* Start *

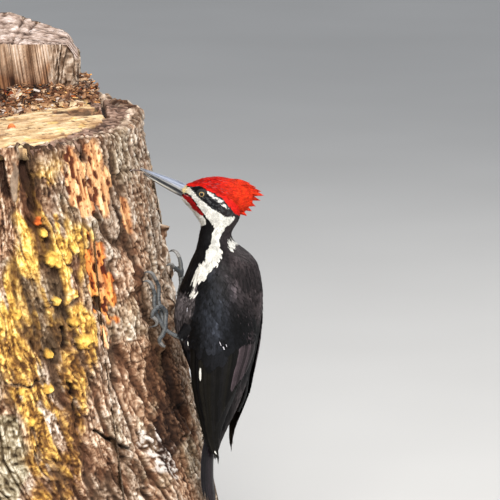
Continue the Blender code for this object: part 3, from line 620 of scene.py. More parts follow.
def plumage(name, barbs, rough, specular, streak=0.25, rim=1.0):
    """Feather vanes: barbs slant from the shaft to the edge, and the colour comes with the vane."""
    material, tree, shader = new_material(name)
    vane = node(tree, "ShaderNodeUVMap", uv_map="Vane")
    apart = node(tree, "ShaderNodeSeparateXYZ")
    tree.links.new(vane.outputs[0], apart.inputs[0])
    off = math_node(tree, "SUBTRACT", apart.outputs[0], 0.5)
    off = math_node(tree, "MULTIPLY", math_node(tree, "ABSOLUTE", off), 2.0)
    slant = math_node(tree, "SUBTRACT", apart.outputs[1], math_node(tree, "MULTIPLY", off, 0.22))
    wave = math_node(tree, "SINE", math_node(tree, "MULTIPLY", slant, barbs * 2 * math.pi))
    unit_wave = math_node(tree, "MULTIPLY_ADD", wave, 0.5)
    unit_wave.node.inputs[2].default_value = 0.5
    fine = noise_node(tree, 900.0, 2.0)
    broad = noise_node(tree, 120.0, 3.0)
    shade = math_node(tree, "MULTIPLY", math_node(tree, "MULTIPLY_ADD", unit_wave, streak), 1.0)
    shade.node.inputs[0].links[0].from_node.inputs[2].default_value = 1.0 - streak
    vary = ramp(tree, broad, ((0.3, grey(0.72)), (0.7, grey(1.25))))
    grain = ramp(tree, fine, ((0.3, grey(0.85)), (0.7, grey(1.15))))
    colour = mix_colours(tree, "MULTIPLY", 1.0, tint_of(tree), vary)
    colour = mix_colours(tree, "MULTIPLY", 1.0, colour, grain)
    colour = mix_colours(tree, "MULTIPLY", 1.0, colour, as_colour(tree, shade))
    shaft = ramp(tree, off, ((0.03, grey(0.62)), (0.10, grey(1.0))))
    colour = mix_colours(tree, "MULTIPLY", 1.0, colour, shaft)
    edge = math_node(tree, "MULTIPLY_ADD", math_node(tree, "POWER", off, 5.0), rim - 1)
    edge.node.inputs[2].default_value = 1.0
    colour = mix_colours(tree, "MULTIPLY", 1.0, colour, as_colour(tree, edge))
    tree.links.new(colour, shader.inputs["Base Color"])
    shader.inputs["Roughness"].default_value = rough
    shader.inputs["Specular IOR Level"].default_value = specular
    bump(tree, shader, unit_wave, 0.5, 0.00008)
    return material


# ----------------------------------------------------------------------------------------- vanes

CONTOUR = ((0.16, 0.62), (0.42, 1.0), (0.74, 0.86))
HAIRY = ((0.22, 0.8), (0.62, 0.9))
LANCE = ((0.12, 0.55), (0.36, 1.0), (0.66, 0.82), (0.88, 0.42))
SEEN_SHARE = 0.72  # how far down a feather the place lies whose marking it shows
LIFT_CURVE = 0.8  # how early a feather rises from its root's height to its tip's


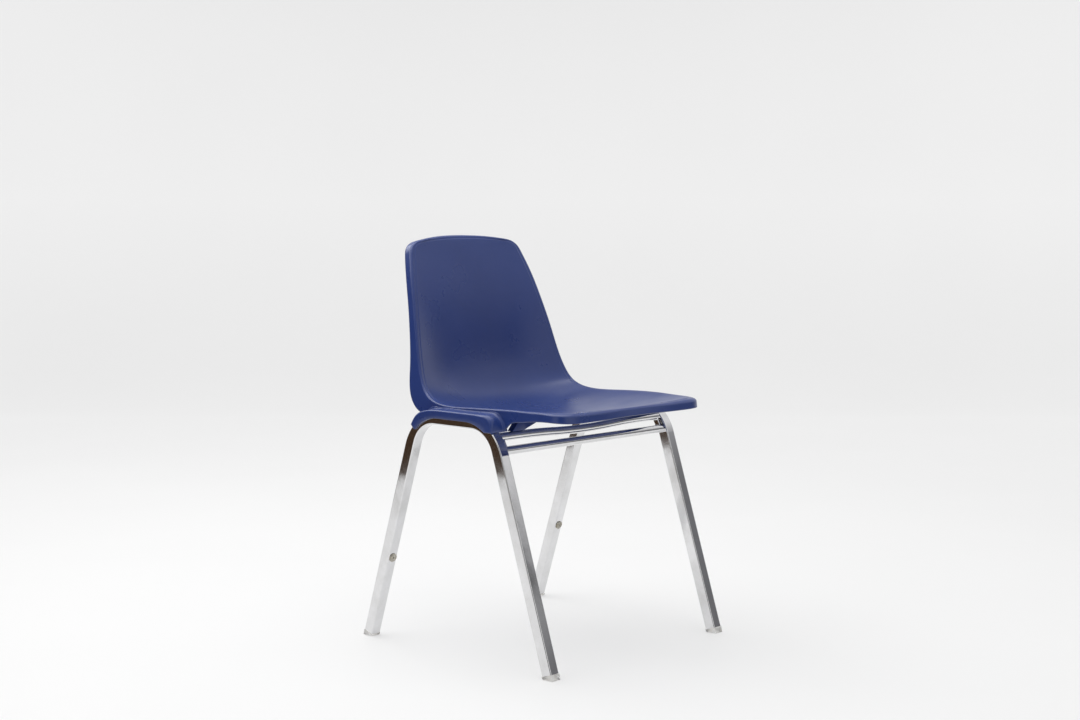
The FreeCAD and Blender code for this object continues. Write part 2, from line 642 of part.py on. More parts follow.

* End *

■ THE PROBLEM
Extract the first line above and each line after it up to and including the one with "return material", please, exactly and with nothing else.

■ REPLY TO THE TASK
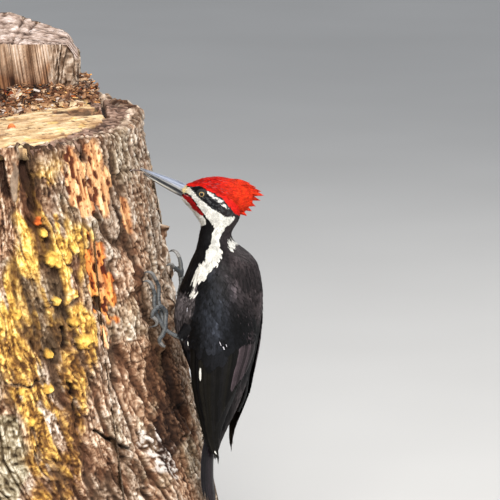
Continue the Blender code for this object: part 3, from line 620 of scene.py. More parts follow.
def plumage(name, barbs, rough, specular, streak=0.25, rim=1.0):
    """Feather vanes: barbs slant from the shaft to the edge, and the colour comes with the vane."""
    material, tree, shader = new_material(name)
    vane = node(tree, "ShaderNodeUVMap", uv_map="Vane")
    apart = node(tree, "ShaderNodeSeparateXYZ")
    tree.links.new(vane.outputs[0], apart.inputs[0])
    off = math_node(tree, "SUBTRACT", apart.outputs[0], 0.5)
    off = math_node(tree, "MULTIPLY", math_node(tree, "ABSOLUTE", off), 2.0)
    slant = math_node(tree, "SUBTRACT", apart.outputs[1], math_node(tree, "MULTIPLY", off, 0.22))
    wave = math_node(tree, "SINE", math_node(tree, "MULTIPLY", slant, barbs * 2 * math.pi))
    unit_wave = math_node(tree, "MULTIPLY_ADD", wave, 0.5)
    unit_wave.node.inputs[2].default_value = 0.5
    fine = noise_node(tree, 900.0, 2.0)
    broad = noise_node(tree, 120.0, 3.0)
    shade = math_node(tree, "MULTIPLY", math_node(tree, "MULTIPLY_ADD", unit_wave, streak), 1.0)
    shade.node.inputs[0].links[0].from_node.inputs[2].default_value = 1.0 - streak
    vary = ramp(tree, broad, ((0.3, grey(0.72)), (0.7, grey(1.25))))
    grain = ramp(tree, fine, ((0.3, grey(0.85)), (0.7, grey(1.15))))
    colour = mix_colours(tree, "MULTIPLY", 1.0, tint_of(tree), vary)
    colour = mix_colours(tree, "MULTIPLY", 1.0, colour, grain)
    colour = mix_colours(tree, "MULTIPLY", 1.0, colour, as_colour(tree, shade))
    shaft = ramp(tree, off, ((0.03, grey(0.62)), (0.10, grey(1.0))))
    colour = mix_colours(tree, "MULTIPLY", 1.0, colour, shaft)
    edge = math_node(tree, "MULTIPLY_ADD", math_node(tree, "POWER", off, 5.0), rim - 1)
    edge.node.inputs[2].default_value = 1.0
    colour = mix_colours(tree, "MULTIPLY", 1.0, colour, as_colour(tree, edge))
    tree.links.new(colour, shader.inputs["Base Color"])
    shader.inputs["Roughness"].default_value = rough
    shader.inputs["Specular IOR Level"].default_value = specular
    bump(tree, shader, unit_wave, 0.5, 0.00008)
    return material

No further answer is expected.